- Task instructions -
Extract every line that contains the string "scene".

** begin Provided material **

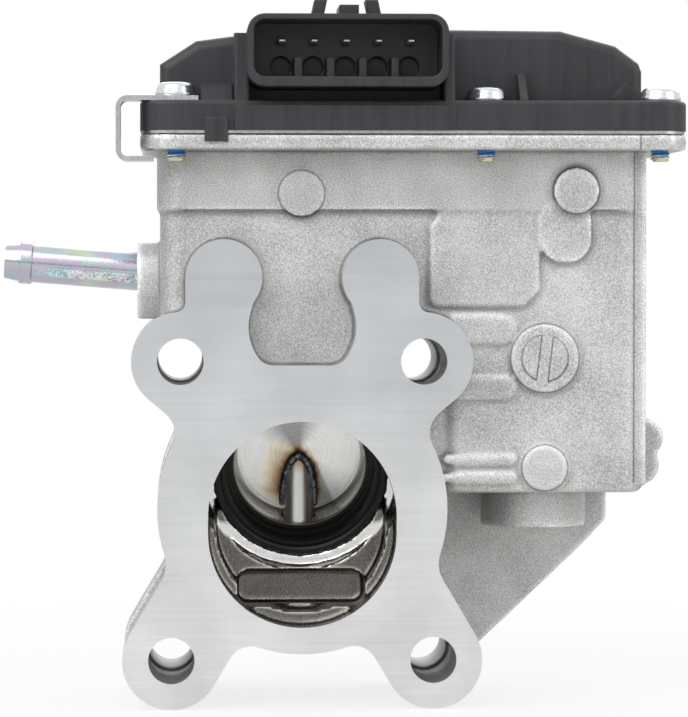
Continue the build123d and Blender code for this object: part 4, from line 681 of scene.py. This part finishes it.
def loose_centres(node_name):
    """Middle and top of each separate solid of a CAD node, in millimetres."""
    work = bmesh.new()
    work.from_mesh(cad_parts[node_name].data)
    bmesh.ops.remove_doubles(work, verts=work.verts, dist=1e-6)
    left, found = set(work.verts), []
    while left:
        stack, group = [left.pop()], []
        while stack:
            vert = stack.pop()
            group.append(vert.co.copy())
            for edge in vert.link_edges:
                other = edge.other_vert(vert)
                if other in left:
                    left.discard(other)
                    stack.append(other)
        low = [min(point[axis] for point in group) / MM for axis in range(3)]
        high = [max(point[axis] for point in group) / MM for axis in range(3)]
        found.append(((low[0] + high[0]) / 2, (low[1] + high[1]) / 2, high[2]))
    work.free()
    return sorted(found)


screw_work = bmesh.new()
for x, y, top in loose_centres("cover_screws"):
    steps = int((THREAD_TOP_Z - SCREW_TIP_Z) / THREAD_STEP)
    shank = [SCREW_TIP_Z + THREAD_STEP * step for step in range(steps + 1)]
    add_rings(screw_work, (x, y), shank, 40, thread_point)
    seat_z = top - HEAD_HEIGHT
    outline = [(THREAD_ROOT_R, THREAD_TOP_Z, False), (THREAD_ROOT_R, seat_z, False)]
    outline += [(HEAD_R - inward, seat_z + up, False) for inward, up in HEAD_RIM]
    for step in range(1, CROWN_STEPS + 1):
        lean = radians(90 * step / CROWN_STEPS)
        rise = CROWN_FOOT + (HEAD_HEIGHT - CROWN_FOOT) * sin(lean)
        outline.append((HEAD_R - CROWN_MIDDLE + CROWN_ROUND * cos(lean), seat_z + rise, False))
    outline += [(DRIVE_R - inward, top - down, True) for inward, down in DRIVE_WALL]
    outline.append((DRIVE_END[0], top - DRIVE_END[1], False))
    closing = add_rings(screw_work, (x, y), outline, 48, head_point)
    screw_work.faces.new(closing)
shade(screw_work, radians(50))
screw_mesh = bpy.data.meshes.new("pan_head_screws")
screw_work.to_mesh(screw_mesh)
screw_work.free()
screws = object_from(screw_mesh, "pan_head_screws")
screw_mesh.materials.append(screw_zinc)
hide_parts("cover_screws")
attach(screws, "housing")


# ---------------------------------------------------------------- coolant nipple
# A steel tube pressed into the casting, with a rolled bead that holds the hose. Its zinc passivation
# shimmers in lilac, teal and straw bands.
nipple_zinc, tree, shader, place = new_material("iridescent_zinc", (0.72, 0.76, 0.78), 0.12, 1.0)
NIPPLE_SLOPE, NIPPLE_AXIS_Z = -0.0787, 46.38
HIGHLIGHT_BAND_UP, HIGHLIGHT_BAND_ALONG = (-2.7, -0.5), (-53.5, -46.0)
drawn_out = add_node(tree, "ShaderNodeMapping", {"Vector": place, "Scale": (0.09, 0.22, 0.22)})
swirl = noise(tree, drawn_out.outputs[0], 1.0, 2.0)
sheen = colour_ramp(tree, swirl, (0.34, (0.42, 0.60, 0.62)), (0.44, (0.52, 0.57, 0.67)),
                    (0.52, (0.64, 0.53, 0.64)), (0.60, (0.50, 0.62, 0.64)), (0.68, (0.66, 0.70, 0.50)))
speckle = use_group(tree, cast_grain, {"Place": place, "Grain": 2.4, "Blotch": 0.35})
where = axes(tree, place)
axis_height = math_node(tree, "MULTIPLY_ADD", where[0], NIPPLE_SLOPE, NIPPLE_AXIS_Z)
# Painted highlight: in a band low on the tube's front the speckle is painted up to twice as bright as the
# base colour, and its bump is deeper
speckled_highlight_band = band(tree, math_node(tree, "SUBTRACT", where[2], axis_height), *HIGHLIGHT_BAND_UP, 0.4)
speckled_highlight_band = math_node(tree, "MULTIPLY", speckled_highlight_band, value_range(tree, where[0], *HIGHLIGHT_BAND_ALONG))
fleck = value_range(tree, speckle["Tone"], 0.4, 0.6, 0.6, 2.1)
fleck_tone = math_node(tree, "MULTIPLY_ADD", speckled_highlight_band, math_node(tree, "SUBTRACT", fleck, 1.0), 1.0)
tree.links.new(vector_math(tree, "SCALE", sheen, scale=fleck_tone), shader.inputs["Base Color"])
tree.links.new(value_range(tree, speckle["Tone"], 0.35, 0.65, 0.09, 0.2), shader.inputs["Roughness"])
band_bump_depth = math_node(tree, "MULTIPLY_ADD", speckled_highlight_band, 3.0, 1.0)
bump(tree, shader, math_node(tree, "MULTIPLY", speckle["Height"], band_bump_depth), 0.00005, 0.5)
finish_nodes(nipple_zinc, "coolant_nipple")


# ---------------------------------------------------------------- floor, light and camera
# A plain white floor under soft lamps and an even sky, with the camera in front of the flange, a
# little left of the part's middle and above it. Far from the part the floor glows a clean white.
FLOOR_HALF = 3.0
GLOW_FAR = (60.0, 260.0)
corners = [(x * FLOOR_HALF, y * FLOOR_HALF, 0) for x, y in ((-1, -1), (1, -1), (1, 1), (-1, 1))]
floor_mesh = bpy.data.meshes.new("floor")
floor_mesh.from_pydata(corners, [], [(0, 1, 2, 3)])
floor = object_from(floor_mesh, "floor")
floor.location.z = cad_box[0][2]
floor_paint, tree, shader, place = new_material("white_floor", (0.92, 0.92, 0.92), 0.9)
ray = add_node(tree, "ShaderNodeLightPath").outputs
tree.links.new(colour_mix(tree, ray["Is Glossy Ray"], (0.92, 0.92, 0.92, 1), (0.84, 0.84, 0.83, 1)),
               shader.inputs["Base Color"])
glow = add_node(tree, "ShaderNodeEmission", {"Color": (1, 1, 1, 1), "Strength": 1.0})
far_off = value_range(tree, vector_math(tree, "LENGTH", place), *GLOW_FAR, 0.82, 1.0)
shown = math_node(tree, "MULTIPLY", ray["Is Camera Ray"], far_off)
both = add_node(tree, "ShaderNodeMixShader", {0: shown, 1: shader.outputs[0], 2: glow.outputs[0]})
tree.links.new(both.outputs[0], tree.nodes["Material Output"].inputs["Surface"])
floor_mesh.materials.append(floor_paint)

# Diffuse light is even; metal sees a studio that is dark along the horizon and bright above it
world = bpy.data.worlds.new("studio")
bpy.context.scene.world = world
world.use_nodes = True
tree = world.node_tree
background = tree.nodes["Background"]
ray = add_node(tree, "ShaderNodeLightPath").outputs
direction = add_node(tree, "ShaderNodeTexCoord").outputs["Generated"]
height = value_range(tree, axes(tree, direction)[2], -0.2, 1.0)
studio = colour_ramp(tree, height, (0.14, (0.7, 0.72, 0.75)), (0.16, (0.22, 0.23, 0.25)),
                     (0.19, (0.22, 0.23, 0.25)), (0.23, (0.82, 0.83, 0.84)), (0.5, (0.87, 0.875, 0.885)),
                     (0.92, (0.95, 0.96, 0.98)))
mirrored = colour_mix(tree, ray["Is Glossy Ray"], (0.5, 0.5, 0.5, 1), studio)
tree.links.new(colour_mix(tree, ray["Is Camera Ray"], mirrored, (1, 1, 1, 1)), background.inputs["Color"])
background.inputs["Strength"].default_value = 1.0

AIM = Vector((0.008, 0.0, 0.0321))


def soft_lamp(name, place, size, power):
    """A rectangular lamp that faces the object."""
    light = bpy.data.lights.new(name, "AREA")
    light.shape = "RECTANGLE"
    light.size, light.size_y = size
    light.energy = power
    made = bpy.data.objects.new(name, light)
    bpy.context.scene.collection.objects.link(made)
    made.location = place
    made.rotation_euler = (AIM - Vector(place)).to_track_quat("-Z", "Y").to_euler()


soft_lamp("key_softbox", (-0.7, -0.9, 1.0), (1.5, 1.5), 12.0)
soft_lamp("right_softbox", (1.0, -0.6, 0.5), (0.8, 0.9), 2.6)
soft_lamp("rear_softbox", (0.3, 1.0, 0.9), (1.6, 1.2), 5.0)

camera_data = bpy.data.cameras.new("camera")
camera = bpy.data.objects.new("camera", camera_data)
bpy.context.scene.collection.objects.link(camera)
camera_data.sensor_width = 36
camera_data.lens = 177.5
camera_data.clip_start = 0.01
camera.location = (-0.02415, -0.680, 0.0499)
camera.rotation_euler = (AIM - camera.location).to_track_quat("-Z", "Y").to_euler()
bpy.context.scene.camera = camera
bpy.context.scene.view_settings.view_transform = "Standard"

** end Provided material **

- Full answer -
Continue the build123d and Blender code for this object: part 4, from line 681 of scene.py. This part finishes it.
bpy.context.scene.world = world
    bpy.context.scene.collection.objects.link(made)
bpy.context.scene.collection.objects.link(camera)
bpy.context.scene.camera = camera
bpy.context.scene.view_settings.view_transform = "Standard"